### Do this
Give back, exactly as it appears, the run of lines opening with the one containing "const peel = new" and closing with the one containing "for corner in". Nothing outside that run should appear.

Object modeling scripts
· · ·

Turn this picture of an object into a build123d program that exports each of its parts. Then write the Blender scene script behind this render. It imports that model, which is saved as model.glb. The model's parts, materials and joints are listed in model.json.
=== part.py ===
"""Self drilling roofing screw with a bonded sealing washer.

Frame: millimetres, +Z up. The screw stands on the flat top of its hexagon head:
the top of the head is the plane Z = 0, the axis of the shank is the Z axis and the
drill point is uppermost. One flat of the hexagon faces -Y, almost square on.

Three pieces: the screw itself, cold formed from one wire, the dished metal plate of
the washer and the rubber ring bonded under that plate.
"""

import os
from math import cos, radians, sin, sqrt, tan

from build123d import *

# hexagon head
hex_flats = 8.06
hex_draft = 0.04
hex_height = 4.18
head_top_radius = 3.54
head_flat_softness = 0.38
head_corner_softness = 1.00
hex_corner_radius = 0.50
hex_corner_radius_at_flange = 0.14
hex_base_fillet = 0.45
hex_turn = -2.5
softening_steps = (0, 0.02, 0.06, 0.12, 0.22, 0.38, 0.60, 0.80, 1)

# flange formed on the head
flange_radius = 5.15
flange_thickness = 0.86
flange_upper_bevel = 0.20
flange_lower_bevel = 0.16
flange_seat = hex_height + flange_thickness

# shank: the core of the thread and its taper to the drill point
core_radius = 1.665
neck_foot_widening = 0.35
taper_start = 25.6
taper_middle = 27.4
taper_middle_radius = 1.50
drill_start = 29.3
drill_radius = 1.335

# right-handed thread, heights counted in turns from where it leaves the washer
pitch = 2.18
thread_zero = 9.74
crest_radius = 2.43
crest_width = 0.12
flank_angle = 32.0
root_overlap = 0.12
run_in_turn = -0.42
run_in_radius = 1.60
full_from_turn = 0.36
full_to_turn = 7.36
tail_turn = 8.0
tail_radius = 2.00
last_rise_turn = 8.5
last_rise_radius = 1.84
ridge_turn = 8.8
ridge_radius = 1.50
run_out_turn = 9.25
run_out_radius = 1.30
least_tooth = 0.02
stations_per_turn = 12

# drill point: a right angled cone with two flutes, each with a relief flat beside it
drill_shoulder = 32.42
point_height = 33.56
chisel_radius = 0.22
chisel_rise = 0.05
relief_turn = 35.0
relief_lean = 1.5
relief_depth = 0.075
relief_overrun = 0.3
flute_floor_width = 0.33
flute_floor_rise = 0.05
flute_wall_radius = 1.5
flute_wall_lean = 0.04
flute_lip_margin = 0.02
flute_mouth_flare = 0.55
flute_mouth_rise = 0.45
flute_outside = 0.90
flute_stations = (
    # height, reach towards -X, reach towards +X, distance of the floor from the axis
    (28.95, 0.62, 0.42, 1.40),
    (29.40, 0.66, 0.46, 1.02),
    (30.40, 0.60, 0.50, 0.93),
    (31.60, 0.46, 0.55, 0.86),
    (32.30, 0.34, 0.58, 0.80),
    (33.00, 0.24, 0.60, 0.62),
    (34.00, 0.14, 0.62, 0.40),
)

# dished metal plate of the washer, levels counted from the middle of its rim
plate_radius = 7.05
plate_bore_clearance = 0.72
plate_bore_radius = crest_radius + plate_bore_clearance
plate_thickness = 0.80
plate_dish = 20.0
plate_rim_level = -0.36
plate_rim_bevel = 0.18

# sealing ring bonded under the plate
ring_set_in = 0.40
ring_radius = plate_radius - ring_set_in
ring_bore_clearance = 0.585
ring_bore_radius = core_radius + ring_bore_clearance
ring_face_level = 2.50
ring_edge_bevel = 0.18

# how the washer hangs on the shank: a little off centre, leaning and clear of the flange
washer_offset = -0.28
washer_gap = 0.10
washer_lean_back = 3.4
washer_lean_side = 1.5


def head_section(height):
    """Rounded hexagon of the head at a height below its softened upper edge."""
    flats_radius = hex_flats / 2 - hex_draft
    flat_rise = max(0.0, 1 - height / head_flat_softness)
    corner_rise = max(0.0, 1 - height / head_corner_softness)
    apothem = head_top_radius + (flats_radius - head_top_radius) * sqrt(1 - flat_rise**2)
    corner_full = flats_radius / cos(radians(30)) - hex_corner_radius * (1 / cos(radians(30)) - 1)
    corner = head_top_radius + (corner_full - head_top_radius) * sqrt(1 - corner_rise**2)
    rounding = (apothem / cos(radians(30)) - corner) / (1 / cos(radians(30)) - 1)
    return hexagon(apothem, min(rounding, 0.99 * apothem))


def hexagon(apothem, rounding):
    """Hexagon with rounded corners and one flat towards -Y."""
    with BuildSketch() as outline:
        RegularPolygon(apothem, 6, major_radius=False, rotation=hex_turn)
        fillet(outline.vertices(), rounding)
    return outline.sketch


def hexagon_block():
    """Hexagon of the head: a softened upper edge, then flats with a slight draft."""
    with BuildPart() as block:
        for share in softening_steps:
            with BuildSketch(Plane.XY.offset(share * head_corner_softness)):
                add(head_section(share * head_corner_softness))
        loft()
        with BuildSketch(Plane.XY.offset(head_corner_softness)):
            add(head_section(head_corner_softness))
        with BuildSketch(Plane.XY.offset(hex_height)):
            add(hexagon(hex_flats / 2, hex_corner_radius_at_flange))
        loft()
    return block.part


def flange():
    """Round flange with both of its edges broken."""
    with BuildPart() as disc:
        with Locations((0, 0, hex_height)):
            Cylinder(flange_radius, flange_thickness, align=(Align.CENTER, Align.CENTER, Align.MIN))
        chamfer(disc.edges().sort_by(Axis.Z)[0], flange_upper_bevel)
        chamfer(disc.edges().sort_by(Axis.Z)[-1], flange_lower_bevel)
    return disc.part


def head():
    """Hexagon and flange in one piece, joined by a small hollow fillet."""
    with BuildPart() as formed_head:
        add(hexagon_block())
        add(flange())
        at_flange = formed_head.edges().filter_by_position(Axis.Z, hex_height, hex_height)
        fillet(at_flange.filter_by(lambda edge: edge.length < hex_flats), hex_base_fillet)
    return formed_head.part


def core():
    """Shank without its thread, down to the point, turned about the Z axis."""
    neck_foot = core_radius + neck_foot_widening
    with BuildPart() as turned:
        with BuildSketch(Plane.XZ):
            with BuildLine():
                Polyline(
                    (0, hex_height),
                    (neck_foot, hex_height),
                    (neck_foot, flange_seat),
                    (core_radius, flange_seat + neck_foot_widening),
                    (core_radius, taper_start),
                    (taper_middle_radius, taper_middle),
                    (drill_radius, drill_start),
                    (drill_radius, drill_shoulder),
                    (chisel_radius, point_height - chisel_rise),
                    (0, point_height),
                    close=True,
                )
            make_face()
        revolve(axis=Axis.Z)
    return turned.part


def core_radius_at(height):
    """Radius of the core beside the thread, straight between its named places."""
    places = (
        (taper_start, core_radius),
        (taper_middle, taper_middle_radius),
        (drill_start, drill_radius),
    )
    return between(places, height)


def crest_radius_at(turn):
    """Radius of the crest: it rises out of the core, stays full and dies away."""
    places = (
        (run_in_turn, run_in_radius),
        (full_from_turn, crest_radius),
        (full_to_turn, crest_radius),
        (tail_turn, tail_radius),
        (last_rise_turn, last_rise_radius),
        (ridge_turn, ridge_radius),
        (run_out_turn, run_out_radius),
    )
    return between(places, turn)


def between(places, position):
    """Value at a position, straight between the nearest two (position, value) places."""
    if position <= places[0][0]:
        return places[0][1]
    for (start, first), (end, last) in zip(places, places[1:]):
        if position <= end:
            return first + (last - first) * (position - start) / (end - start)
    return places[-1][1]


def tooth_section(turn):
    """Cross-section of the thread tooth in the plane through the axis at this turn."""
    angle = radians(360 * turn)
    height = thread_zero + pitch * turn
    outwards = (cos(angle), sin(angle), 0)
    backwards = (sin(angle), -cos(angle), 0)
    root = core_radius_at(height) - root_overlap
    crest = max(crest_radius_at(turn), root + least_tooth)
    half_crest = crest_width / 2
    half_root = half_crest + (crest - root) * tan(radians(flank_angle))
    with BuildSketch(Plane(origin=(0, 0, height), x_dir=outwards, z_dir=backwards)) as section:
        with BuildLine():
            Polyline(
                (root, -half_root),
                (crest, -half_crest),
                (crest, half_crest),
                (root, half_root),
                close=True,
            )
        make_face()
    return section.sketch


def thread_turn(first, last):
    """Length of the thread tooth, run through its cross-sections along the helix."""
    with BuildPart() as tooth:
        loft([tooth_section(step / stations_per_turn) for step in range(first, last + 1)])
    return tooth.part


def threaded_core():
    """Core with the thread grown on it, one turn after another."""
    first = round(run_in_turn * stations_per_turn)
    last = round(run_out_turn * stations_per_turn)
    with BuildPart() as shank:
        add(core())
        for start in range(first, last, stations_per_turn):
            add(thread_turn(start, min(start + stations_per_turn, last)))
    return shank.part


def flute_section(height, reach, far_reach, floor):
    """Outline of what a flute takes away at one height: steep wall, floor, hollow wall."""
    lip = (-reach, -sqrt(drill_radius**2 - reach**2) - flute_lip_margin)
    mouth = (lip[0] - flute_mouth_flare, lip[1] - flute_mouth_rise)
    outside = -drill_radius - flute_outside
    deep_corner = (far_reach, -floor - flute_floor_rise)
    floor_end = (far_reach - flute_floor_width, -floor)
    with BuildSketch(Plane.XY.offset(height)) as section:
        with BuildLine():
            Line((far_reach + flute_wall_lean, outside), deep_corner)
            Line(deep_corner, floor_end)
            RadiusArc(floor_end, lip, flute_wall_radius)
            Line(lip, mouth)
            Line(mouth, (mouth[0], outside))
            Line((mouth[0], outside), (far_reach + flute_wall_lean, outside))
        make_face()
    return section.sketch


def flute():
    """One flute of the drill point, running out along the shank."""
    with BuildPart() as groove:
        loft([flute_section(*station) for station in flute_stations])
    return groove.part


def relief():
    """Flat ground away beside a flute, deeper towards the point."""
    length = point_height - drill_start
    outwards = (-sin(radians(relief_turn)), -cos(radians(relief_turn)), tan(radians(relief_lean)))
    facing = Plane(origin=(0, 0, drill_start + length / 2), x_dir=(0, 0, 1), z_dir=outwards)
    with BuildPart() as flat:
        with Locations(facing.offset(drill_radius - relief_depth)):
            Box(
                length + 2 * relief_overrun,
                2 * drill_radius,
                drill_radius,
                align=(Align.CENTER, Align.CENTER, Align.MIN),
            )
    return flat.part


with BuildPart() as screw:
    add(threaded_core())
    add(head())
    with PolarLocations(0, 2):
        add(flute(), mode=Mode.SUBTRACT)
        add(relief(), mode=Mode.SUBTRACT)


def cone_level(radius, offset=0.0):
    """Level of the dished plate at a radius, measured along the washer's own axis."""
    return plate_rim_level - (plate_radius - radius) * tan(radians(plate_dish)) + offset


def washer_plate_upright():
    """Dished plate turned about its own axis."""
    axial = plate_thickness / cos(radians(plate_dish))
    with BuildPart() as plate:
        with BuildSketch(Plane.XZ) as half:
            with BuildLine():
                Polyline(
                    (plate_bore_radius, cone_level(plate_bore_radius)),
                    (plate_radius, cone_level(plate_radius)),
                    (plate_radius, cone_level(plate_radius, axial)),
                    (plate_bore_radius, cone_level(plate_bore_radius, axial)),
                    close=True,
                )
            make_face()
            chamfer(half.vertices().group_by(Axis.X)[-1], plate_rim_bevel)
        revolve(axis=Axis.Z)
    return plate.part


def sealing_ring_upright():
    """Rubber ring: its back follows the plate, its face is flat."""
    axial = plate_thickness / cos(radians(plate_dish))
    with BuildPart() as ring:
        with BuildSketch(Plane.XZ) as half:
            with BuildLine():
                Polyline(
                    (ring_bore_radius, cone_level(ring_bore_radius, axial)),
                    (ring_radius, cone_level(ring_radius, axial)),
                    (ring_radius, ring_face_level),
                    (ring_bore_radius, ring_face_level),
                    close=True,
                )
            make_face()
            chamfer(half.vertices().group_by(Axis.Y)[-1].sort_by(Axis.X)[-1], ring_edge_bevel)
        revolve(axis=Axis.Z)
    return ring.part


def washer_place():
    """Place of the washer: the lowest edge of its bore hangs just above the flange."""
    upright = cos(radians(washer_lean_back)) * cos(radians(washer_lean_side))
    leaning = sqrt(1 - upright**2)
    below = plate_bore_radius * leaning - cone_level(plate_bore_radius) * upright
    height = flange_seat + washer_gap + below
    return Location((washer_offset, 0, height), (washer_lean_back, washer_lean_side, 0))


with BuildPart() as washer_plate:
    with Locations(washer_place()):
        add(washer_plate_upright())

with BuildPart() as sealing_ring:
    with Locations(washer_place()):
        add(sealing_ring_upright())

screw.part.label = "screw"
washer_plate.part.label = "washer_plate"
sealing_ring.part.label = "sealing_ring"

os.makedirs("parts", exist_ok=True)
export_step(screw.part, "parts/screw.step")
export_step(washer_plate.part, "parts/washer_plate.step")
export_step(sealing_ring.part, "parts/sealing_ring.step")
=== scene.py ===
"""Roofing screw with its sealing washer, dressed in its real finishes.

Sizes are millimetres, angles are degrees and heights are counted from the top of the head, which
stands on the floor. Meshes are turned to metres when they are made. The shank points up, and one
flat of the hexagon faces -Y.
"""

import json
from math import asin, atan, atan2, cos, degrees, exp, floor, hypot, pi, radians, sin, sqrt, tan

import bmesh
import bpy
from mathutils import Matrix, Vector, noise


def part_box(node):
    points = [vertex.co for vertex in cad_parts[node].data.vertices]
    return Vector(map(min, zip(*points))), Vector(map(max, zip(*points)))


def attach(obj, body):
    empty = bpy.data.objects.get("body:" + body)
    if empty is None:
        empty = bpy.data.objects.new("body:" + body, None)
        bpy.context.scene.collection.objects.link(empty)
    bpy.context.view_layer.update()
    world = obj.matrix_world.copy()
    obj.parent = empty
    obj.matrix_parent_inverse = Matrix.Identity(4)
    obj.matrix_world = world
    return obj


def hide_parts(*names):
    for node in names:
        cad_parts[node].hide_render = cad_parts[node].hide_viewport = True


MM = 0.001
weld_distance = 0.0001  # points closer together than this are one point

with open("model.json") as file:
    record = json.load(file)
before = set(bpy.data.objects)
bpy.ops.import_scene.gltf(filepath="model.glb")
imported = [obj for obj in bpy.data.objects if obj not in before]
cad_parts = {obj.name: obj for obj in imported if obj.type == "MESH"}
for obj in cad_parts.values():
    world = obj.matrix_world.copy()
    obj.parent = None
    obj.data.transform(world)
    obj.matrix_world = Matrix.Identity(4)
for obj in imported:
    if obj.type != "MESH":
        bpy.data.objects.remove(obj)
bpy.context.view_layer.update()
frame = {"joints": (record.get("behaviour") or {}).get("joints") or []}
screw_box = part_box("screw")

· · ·

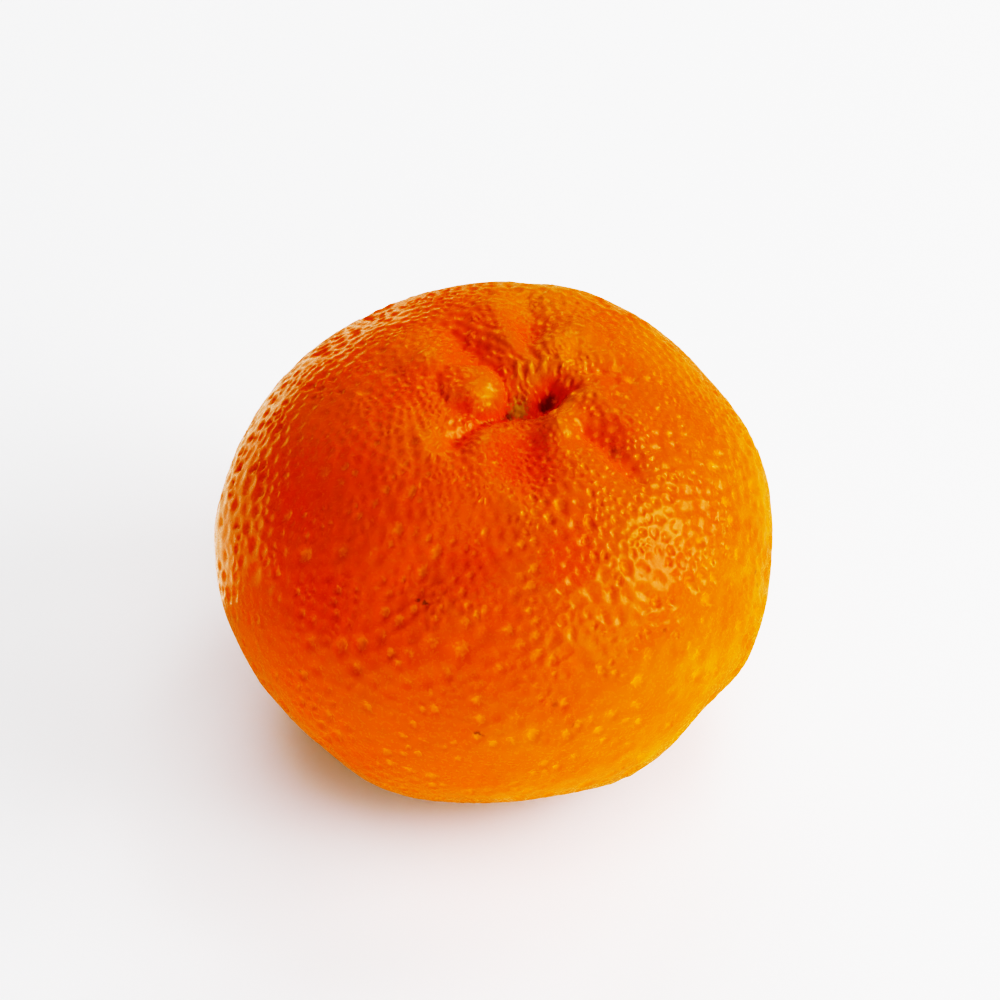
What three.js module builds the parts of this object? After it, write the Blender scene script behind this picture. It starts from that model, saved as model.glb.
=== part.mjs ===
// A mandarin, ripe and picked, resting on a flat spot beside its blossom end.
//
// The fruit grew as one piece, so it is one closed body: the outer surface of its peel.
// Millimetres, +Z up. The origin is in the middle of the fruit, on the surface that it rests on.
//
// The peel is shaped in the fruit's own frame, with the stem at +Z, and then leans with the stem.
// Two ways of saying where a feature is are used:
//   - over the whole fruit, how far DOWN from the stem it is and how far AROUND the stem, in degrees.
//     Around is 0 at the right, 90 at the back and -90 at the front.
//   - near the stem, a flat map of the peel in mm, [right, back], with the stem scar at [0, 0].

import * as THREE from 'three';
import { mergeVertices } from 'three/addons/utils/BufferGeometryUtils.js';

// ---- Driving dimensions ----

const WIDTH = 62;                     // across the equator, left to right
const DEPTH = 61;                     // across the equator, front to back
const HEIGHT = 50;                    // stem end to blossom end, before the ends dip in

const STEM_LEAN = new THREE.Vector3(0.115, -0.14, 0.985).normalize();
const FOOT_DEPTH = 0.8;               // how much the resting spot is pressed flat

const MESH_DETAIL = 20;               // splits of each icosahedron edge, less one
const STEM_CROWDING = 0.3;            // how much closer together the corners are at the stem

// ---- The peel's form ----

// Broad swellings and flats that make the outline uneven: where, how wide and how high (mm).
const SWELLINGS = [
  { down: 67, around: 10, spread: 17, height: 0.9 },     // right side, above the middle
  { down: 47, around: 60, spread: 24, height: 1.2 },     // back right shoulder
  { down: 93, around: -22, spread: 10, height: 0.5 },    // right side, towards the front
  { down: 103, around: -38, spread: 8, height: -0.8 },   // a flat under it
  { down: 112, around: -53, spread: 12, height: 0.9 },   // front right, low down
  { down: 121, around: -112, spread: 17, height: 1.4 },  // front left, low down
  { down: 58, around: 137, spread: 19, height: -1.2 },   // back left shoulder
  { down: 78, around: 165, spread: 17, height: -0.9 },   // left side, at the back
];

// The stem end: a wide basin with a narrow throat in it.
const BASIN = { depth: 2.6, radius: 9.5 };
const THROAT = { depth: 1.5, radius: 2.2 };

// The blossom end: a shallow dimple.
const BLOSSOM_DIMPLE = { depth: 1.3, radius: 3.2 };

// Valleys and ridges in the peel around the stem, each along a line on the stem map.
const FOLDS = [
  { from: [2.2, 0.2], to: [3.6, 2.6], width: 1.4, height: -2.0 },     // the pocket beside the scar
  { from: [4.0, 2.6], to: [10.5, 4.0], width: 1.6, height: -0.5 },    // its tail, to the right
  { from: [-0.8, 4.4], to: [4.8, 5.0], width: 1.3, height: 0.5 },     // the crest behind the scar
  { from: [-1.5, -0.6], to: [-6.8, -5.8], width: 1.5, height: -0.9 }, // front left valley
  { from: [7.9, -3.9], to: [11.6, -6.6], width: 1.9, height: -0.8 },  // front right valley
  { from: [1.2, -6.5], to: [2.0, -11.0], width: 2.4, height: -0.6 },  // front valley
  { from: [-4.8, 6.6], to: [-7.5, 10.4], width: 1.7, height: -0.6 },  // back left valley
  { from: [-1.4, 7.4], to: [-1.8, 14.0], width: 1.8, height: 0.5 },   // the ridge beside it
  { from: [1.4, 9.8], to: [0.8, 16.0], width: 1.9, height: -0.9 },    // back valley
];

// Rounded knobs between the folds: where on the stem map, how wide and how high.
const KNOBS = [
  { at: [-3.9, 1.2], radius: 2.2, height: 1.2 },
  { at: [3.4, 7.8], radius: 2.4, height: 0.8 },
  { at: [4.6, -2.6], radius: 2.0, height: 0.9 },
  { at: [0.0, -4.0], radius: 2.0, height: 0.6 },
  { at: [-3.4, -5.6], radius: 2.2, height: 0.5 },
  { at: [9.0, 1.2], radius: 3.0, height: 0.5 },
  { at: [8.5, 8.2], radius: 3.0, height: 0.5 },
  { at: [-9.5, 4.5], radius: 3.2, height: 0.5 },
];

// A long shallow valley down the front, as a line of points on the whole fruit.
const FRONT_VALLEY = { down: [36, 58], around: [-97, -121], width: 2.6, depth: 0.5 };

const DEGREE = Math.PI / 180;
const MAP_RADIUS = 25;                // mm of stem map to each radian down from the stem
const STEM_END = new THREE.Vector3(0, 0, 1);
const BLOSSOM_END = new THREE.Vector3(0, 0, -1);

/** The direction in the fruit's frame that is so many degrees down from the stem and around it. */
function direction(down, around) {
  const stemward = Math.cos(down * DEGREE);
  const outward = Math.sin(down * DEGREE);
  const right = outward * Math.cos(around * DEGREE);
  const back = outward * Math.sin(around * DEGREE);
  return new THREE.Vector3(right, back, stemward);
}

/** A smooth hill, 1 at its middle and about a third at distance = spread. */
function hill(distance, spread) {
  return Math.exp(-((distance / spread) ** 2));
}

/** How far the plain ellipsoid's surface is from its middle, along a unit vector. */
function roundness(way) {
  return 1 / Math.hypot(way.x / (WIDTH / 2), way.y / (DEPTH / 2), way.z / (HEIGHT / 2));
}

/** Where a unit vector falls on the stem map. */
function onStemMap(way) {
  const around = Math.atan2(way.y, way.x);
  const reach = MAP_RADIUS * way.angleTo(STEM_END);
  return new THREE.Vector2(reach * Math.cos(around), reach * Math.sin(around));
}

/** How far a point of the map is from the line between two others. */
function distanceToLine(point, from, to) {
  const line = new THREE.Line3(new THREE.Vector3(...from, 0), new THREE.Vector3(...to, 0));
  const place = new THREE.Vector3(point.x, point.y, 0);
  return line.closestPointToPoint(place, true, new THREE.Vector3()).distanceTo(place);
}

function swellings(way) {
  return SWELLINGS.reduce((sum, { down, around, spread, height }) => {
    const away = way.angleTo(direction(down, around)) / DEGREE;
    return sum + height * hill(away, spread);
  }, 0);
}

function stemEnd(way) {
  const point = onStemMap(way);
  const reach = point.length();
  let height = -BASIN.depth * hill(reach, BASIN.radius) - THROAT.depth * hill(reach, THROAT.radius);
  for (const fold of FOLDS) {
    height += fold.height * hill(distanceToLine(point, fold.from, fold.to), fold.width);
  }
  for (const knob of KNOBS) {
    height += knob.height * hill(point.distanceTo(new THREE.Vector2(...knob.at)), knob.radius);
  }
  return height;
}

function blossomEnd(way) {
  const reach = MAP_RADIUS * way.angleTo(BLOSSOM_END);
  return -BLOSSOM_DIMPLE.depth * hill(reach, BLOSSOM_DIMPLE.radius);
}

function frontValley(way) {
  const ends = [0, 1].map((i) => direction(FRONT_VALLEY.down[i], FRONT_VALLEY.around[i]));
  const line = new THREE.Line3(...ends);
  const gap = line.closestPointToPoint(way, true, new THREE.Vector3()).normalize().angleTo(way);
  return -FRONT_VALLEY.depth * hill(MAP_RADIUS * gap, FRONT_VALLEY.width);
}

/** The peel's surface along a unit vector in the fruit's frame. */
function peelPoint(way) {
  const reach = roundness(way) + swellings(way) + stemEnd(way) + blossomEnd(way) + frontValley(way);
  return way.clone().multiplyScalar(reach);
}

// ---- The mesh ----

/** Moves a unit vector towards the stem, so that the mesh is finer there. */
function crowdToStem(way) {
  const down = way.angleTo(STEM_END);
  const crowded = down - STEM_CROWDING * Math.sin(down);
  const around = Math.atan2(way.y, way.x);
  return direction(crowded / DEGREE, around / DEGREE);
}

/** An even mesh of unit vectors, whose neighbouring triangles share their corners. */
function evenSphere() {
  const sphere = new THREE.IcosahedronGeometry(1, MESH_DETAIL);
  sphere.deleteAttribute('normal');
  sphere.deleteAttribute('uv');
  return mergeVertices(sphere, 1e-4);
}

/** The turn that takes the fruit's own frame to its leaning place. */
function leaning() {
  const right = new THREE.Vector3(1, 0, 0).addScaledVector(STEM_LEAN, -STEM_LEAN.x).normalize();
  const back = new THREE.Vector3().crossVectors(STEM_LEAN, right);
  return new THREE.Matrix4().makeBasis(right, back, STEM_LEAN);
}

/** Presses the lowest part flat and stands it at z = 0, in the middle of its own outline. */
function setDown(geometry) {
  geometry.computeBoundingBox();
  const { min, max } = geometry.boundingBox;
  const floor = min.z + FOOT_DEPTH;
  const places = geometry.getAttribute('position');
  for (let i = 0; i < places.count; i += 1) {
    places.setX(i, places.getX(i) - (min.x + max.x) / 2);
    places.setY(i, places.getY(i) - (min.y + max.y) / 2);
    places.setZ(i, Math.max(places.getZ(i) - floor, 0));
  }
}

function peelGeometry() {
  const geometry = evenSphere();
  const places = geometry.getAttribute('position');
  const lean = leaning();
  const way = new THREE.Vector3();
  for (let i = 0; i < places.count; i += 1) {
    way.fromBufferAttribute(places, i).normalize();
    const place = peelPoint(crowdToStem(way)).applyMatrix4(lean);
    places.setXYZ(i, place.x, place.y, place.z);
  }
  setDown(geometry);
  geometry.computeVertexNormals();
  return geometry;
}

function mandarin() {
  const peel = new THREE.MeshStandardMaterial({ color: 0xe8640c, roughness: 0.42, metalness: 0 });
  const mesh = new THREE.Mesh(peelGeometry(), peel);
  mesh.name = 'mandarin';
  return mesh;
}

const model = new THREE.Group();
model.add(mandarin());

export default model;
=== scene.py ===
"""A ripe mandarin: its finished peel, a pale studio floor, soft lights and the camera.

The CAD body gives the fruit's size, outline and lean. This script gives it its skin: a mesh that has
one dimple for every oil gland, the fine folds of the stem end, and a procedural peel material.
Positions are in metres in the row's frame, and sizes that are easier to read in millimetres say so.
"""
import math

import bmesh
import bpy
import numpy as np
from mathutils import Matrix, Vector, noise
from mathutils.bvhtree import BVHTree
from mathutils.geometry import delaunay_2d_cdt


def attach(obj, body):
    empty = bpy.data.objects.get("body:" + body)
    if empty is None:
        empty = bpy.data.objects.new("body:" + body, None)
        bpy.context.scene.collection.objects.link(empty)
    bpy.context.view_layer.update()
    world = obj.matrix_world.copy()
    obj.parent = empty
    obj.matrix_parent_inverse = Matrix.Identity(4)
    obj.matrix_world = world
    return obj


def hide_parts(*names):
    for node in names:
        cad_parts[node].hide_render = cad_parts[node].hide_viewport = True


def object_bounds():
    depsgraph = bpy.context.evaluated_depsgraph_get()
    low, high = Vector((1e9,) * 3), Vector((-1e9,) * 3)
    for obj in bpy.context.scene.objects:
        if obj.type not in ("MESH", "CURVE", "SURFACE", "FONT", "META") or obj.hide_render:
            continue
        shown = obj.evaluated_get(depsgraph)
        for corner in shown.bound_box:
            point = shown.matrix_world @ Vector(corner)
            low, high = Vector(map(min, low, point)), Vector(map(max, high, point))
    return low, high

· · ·

### Completed exercise
  const peel = new THREE.MeshStandardMaterial({ color: 0xe8640c, roughness: 0.42, metalness: 0 });
  const mesh = new THREE.Mesh(peelGeometry(), peel);
  mesh.name = 'mandarin';
  return mesh;
}

const model = new THREE.Group();
model.add(mandarin());

export default model;
=== scene.py ===
"""A ripe mandarin: its finished peel, a pale studio floor, soft lights and the camera.

The CAD body gives the fruit's size, outline and lean. This script gives it its skin: a mesh that has
one dimple for every oil gland, the fine folds of the stem end, and a procedural peel material.
Positions are in metres in the row's frame, and sizes that are easier to read in millimetres say so.
"""
import math

import bmesh
import bpy
import numpy as np
from mathutils import Matrix, Vector, noise
from mathutils.bvhtree import BVHTree
from mathutils.geometry import delaunay_2d_cdt


def attach(obj, body):
    empty = bpy.data.objects.get("body:" + body)
    if empty is None:
        empty = bpy.data.objects.new("body:" + body, None)
        bpy.context.scene.collection.objects.link(empty)
    bpy.context.view_layer.update()
    world = obj.matrix_world.copy()
    obj.parent = empty
    obj.matrix_parent_inverse = Matrix.Identity(4)
    obj.matrix_world = world
    return obj


def hide_parts(*names):
    for node in names:
        cad_parts[node].hide_render = cad_parts[node].hide_viewport = True


def object_bounds():
    depsgraph = bpy.context.evaluated_depsgraph_get()
    low, high = Vector((1e9,) * 3), Vector((-1e9,) * 3)
    for obj in bpy.context.scene.objects:
        if obj.type not in ("MESH", "CURVE", "SURFACE", "FONT", "META") or obj.hide_render:
            continue
        shown = obj.evaluated_get(depsgraph)
        for corner in shown.bound_box:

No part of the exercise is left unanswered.